Figure out how many lines of the material below contain the word "materials". Answer with the number only.
————————
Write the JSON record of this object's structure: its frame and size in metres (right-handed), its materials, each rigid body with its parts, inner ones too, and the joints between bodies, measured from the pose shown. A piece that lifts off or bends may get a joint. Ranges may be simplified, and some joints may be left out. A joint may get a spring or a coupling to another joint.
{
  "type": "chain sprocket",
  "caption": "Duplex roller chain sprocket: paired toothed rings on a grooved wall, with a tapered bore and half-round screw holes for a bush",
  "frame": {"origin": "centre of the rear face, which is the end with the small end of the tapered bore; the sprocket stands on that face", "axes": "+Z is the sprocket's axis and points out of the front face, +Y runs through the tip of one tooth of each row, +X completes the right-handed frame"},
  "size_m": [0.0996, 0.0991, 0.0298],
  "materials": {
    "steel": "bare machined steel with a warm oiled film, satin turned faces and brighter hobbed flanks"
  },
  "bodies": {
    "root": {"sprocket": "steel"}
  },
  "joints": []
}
————————
▶ RESPONSE TO THIS TASK: 2